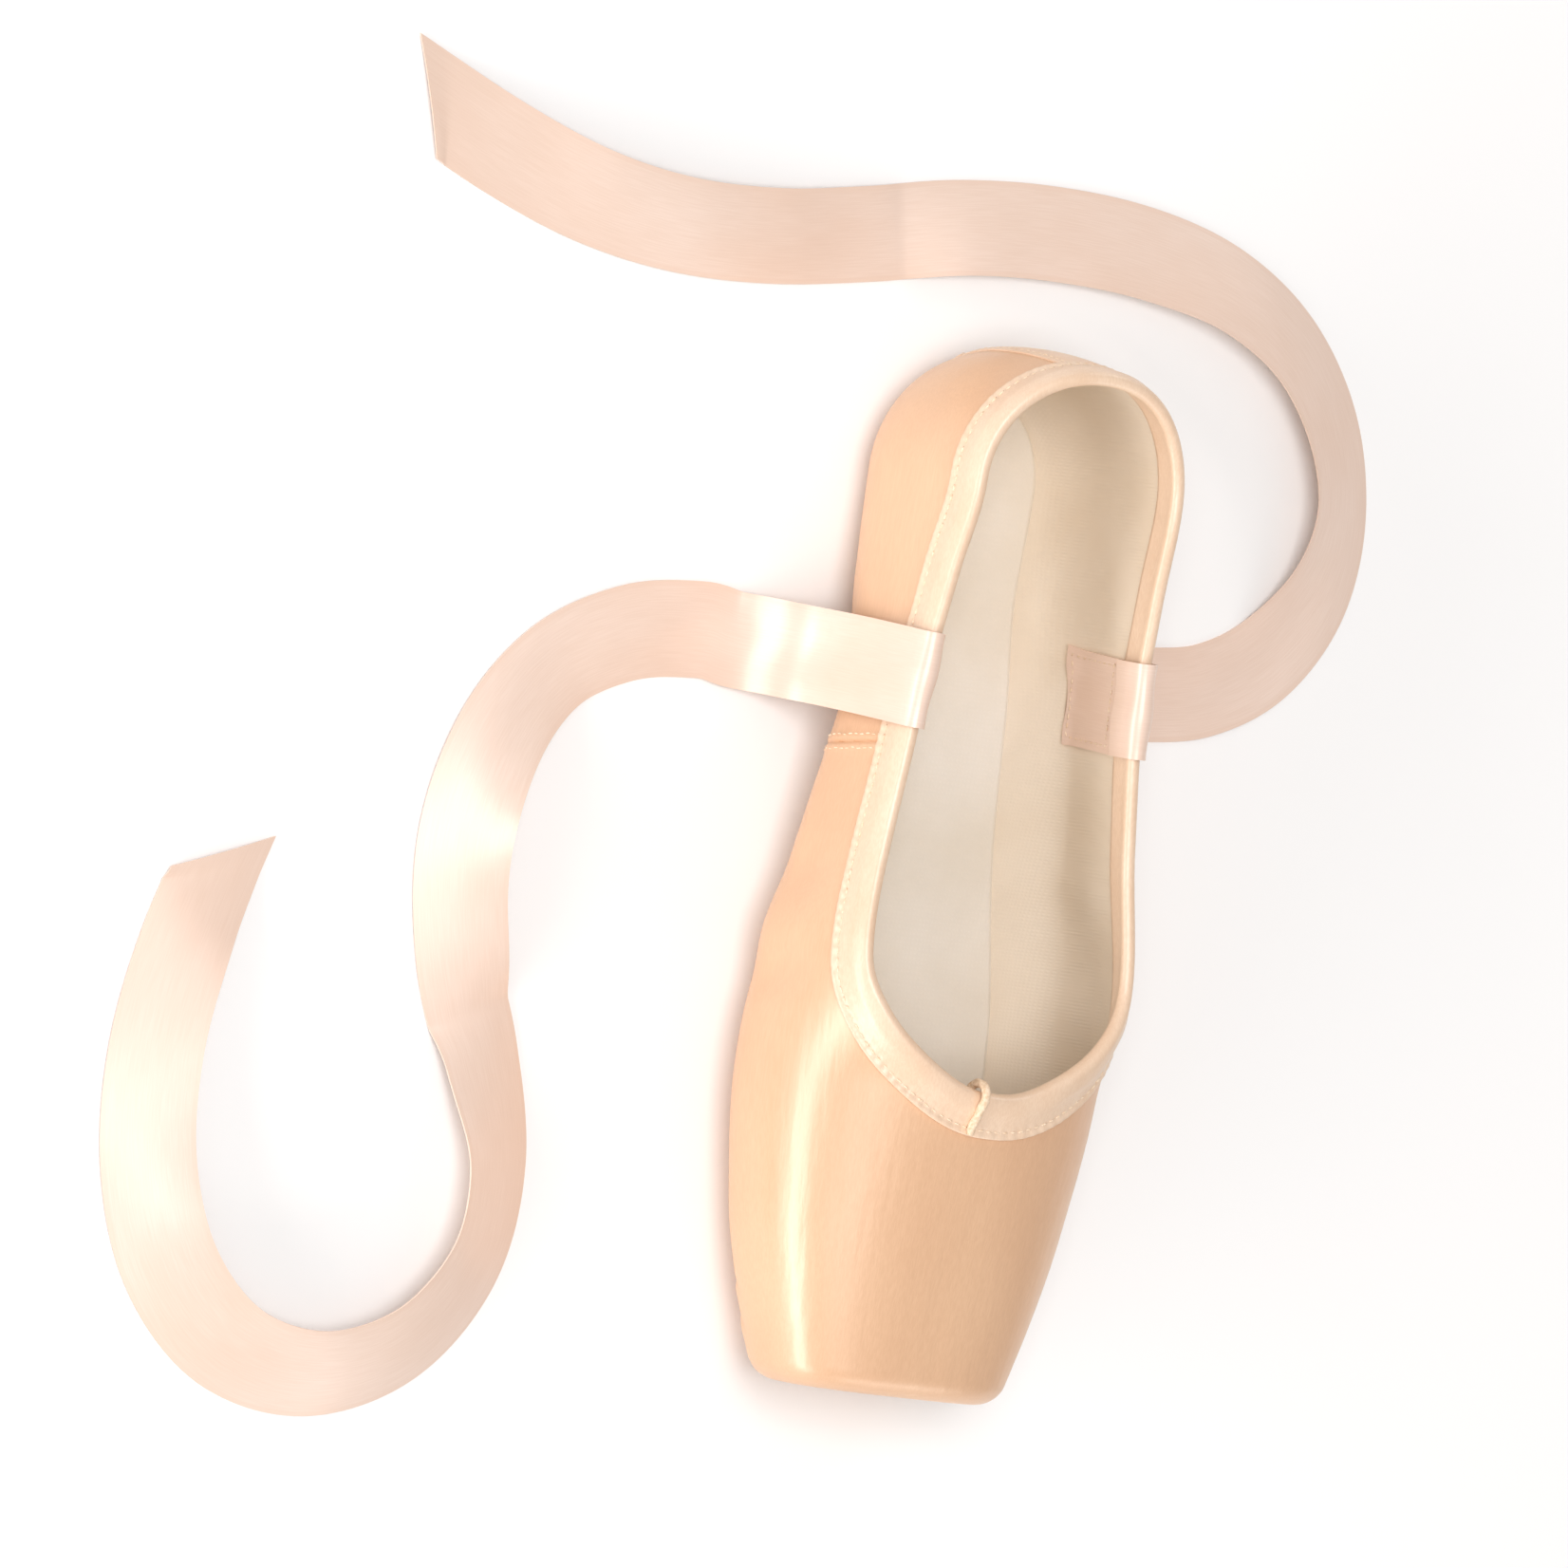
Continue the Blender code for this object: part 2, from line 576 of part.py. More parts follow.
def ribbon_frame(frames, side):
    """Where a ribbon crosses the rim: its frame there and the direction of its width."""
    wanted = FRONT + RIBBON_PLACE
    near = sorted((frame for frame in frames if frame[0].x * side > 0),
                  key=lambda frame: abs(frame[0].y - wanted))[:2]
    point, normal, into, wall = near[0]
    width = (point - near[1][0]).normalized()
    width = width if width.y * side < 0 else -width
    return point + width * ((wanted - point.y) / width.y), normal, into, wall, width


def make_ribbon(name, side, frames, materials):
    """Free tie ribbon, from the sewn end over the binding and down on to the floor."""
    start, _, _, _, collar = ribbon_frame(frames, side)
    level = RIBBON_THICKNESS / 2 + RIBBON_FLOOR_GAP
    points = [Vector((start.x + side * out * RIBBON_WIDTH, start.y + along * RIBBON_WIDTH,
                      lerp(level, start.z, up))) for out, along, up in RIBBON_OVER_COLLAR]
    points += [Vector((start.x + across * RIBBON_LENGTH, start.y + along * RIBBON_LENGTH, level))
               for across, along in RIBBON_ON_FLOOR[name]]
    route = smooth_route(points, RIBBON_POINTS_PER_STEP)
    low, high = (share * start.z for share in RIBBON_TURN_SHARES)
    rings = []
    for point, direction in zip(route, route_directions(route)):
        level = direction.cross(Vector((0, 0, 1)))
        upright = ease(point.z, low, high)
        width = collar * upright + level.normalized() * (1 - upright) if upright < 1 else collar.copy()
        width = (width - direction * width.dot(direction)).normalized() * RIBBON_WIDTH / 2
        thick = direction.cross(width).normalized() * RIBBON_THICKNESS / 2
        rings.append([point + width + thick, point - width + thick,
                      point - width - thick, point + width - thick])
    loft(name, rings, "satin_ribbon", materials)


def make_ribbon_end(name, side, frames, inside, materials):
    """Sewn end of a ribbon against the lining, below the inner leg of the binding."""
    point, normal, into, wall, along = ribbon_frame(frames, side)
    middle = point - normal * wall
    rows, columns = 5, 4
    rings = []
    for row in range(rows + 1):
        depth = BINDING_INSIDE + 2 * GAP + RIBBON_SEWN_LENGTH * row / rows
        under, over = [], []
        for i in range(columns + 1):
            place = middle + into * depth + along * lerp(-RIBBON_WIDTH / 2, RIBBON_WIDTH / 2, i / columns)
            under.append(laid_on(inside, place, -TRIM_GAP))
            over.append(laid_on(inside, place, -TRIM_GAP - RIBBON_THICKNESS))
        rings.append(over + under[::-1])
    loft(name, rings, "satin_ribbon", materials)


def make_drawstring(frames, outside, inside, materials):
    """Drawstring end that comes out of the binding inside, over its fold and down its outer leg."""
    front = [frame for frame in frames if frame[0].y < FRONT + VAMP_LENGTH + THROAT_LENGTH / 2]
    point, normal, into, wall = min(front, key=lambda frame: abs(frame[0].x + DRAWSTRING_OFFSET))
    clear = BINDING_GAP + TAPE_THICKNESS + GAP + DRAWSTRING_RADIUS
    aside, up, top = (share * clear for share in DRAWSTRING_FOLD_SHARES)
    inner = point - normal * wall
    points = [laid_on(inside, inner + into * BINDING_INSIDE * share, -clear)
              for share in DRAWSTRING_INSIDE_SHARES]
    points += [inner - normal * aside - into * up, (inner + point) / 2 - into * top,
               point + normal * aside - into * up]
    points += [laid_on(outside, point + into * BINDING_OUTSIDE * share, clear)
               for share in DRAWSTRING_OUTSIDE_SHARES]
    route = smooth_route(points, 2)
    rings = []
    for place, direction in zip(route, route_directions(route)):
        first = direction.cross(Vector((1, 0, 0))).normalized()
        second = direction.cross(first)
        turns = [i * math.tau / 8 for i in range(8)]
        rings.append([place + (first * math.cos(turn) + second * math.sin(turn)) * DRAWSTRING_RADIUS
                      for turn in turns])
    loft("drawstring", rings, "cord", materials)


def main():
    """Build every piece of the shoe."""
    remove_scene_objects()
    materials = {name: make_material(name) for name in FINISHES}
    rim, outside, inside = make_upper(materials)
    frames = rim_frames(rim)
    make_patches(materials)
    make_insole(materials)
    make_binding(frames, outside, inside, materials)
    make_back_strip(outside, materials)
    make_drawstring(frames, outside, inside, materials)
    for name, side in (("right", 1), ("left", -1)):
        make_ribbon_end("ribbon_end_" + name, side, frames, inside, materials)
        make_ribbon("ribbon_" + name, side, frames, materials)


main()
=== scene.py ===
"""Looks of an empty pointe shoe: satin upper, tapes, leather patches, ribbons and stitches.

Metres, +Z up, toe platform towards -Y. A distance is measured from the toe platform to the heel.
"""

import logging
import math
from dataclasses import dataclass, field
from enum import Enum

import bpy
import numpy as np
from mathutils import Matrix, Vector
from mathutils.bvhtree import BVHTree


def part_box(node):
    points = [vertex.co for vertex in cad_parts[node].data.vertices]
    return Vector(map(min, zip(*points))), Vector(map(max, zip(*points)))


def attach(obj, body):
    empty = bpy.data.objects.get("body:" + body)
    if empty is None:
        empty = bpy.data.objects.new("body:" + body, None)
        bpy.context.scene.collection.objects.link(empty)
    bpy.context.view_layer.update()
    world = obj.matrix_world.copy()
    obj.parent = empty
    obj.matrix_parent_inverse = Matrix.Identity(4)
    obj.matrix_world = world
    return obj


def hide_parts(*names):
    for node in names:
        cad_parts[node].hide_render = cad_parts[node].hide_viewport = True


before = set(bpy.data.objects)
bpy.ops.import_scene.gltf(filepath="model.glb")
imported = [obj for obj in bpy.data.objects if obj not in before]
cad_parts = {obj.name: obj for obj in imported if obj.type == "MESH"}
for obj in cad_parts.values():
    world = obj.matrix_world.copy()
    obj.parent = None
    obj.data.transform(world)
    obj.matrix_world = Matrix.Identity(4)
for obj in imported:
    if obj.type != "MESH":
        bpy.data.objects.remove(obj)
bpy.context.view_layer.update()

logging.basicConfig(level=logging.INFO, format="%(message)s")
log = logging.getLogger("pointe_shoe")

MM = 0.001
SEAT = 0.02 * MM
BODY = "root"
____
◆ WORK TO COMPLETE: Reproduce the lines exactly, taking as the first line the one with "make_material(name) for name" and as the last line the one with "if empty is", and include nothing else.

◆ COMPLETE ANSWER:
    materials = {name: make_material(name) for name in FINISHES}
    rim, outside, inside = make_upper(materials)
    frames = rim_frames(rim)
    make_patches(materials)
    make_insole(materials)
    make_binding(frames, outside, inside, materials)
    make_back_strip(outside, materials)
    make_drawstring(frames, outside, inside, materials)
    for name, side in (("right", 1), ("left", -1)):
        make_ribbon_end("ribbon_end_" + name, side, frames, inside, materials)
        make_ribbon("ribbon_" + name, side, frames, materials)


main()
=== scene.py ===
"""Looks of an empty pointe shoe: satin upper, tapes, leather patches, ribbons and stitches.

Metres, +Z up, toe platform towards -Y. A distance is measured from the toe platform to the heel.
"""

import logging
import math
from dataclasses import dataclass, field
from enum import Enum

import bpy
import numpy as np
from mathutils import Matrix, Vector
from mathutils.bvhtree import BVHTree


def part_box(node):
    points = [vertex.co for vertex in cad_parts[node].data.vertices]
    return Vector(map(min, zip(*points))), Vector(map(max, zip(*points)))


def attach(obj, body):
    empty = bpy.data.objects.get("body:" + body)
    if empty is None:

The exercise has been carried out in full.